At the end of the narrow track, we came back onto tarmac, well I’m sure there was tarmac somewhere beneath all the loose gravel. We had effectively bypassed Cousland and were on quiet roads surrounding the village. So it was surprising that we saw so many cars, until we realised it was the afternoon school run time. At least one of the drivers clearly wasn’t very cyclist tolerant, and appeared to be fuming at having to slow down to pass us safely. It really was quite a surprising reaction, but then again, she might just have been having a bad day.

Meanwhile, we were having a lovely day, gently making our way towards Pathhead. Perhaps the pace was a tad too gentle – Colette and I found ourselves at the front and shouts of “speed up” were heard from the back.

It was like a different world once we reached Pathhead. The A68 was just so busy and the cars behind us were impatient to turn into the stream of traffic. We needed to do that too, but only for a short distance, as we were taking a left turn for Crichton at the bottom of the village. Finally, we got our chance to jump into the river and pulled over at the opposite bank just a bit further downstream. Away from the roar of the traffic, the pace was once again dialed back to “enjoy”.
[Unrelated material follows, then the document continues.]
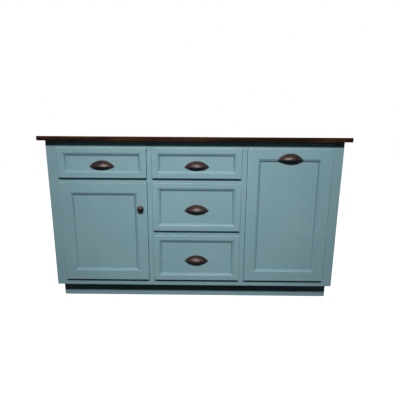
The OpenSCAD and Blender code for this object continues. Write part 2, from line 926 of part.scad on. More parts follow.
// A tapered solid with round corners, between two sizes
module tapered(size0, size1, z, r) {
    thin = 0.01;
    hull() {
        translate([0, 0, z[0]])
            linear_extrude(thin)
                rounded_rectangle([-size0[0] / 2, size0[0] / 2], [-size0[1] / 2, size0[1] / 2], r, $fn = 32);
        translate([0, 0, z[1] - thin])
            linear_extrude(thin)
                rounded_rectangle([-size1[0] / 2, size1[0] / 2], [-size1[1] / 2, size1[1] / 2], r, $fn = 32);
    }
}

// A bin over the middle of its floor
module bin(y) {
    top = bin_size - 2 * bin_rim * [1, 1];
    foot = top - 2 * bin_taper * [1, 1];
    wall = 2 * bin_wall * [1, 1];
    color("dimgray")
        translate([middle(carrier_x), y, bin_floor_z])
            difference() {
                union() {
                    tapered(foot, top, [0, bin_h], bin_corner_r - bin_rim);
                    translate([0, 0, bin_h - bin_rim_h])
                        linear_extrude(bin_rim_h)
                            rounded_rectangle([-bin_size[0] / 2, bin_size[0] / 2],
                                [-bin_size[1] / 2, bin_size[1] / 2], bin_corner_r);
                }
                tapered(foot - wall, top - wall, [bin_wall, bin_h + cut], bin_corner_r - bin_rim - bin_wall);
            }
}

module front_bin() {
    bin(bin_y[0]);
}

module rear_bin() {
    bin(bin_y[1]);
}

module bin_pull() {
    cup_pull(middle(right_x), front_face_y, tall_z[1] + overlay - bin_pull_drop, front_back_y);
}

countertop();
left_side();
right_side();
end_panels();
partitions();
floor_panel();
back_panel();
left_stile();
right_stile();
mullions();
top_rail();
bottom_rail();
drawer_rails();
top_stretchers();
toe_kick();
plinth_supports();
shelf();
shelf_pins();
cabinet_slides();
slide_spacers();
countertop_screws();
hinge_plates();
hinge_links();
hinge_cups();
door_frame();
door_panel();
door_knob();
bin_front_frame();
bin_front_panel();
bin_carrier();
carrier_bottom();
front_bin();
rear_bin();
bin_pull();
slide_runners(right_x, tall_z);  // bin_runners
slide_middles(right_x, tall_z);  // bin_middles
for (d = DRAWERS) {
    drawer_front(d[1], d[2]);
    drawer_box(d[1], d[2]);
    drawer_bottom(d[1], d[2]);
    drawer_pull(d[1], d[2]);
    slide_runners(d[1], d[2]);
    slide_middles(d[1], d[2]);
}
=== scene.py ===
"""Kitchen island unit: the looks of its pieces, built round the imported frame.

Sizes are in metres. X runs along the fronts, the fronts face -Y, and Z points up.
"""
import json
import math

import bmesh
import bpy
from mathutils import Matrix, Vector


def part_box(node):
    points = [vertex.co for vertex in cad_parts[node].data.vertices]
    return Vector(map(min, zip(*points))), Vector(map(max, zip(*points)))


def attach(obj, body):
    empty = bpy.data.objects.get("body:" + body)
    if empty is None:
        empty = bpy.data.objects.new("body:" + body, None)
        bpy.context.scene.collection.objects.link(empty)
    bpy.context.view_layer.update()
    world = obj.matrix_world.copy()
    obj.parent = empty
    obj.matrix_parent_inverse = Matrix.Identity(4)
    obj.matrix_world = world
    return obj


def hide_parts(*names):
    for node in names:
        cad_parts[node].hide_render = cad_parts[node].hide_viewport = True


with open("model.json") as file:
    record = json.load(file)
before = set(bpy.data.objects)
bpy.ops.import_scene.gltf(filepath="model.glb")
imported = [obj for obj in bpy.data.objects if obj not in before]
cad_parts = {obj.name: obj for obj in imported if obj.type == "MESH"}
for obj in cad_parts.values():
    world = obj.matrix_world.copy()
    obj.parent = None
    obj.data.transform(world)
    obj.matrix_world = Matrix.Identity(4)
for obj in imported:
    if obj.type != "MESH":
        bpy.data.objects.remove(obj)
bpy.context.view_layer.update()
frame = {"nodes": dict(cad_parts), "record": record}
BODY_OF = {node: body
           for body, members in frame["record"]["behaviour"]["bodies"].items()
           for node in members}

# Fronts
OVERLAY_EASE = 0.0023      # rounding of a front's outer edges
DRAWER_BORDER = 0.027      # flat border of the drawer fronts
DOOR_BORDER = 0.053        # flat border of the door and of the tall front
MOULDING = 0.016           # width of the moulding inside the border
QUIRK = 0.0012             # step between border and moulding
SLOPE = 0.0090             # width of the moulding's slope, next to the border
SLOPE_DEPTH = 0.0053       # depth at the slope's foot
FILLET = 0.0036            # width of the fall between slope and cove
COVE_DEPTH = 0.0099        # depth at the fall's foot
MOULDING_DEPTH = 0.0100    # depth of the moulding's inner edge
PANEL_DEPTH = 0.0102       # depth of the sunk panel
LOWER_SHARES = (0.25, 0.15)    # how much painted edge highlight and painted shade show along a front's foot
UPPER_SHARES = (1.0, 0.85)     # and along its top

# Cup pulls
PULL_HALF = 0.066          # half a pull's length
PULL_HEIGHT = 0.034
PULL_REACH = 0.030         # reach, and radius of the cup
PULL_WALL = 0.002
PULL_FLANGE = 0.002        # thickness of the flange on the wood
PULL_TIP = 0.0002          # height that a pull keeps at its ends
PULL_SECTIONS = 49
PULL_SCREWS = 0.038        # half the distance between the two screws
PULL_SCREW_LIFT = 0.007    # height of the screws above the lip
PULL_SLEEVE = 0.009        # how far the sleeve round a screw stands in the cup

# Screw heads
SCREW_HEAD = 0.004         # radius
SCREW_HEAD_HEIGHT = 0.0025
SCREW_CROWN = 0.52         # flat top of a head, as a share of its radius
SCREW_SEGMENTS = 24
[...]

The road from Pathhead to Crichton starts off level but starts to climb quite steeply by the time you reach the village (“hamlet” is probably a better description). With our climbing legs warmed up, we gathered at the T-junction in Crichton and discussed the various approaches to hill climbing. The forthcoming steep descent and equally steep ascent were foremost in our minds. The submissive approach was the most popular for this particular climb, and most of us chose either to slug it out in lowest gear or to “stop and take pictures of the scenery” along the road. Mind you, some of the best views of Crichton Castle are from this part of the road. Moving on…

A lovely view of Crichton Castle, taken whilst stationary...

A lovely view of Crichton Castle, taken whilst stationary…

The road then took us into Borthwick, via a lovely hairpin bend over the Borders railway line, made a bit more tricky by debris from the ongoing construction works, to a flat valley overlooked by Borthwick Castle. It has to be said that the final hill up past the old school and back into North Middleton was indecently steep for this late stage of the route (sorry about that), but we had all had such a lovely day that nobody really cared.

As a postscript, while we were waiting on the traffic at Pathhead, Janette reminded me of the ride a couple of weeks previous where I thought I’d lost my jacket, and how she thought the whole escapade was hilarious. I agreed and put it down to getting older, but then guess who should phone up later to report some missing gloves, left on the roof of the car before driving off? OK, so the gloves were genuinely left behind in this case, rather than hiding on the back seat of the car, but luckily Fiona had already spotted them and picked them up. Whether it’s old age or not, and arguably none of us are exactly immune to that, I say just relax and enjoy the cycling!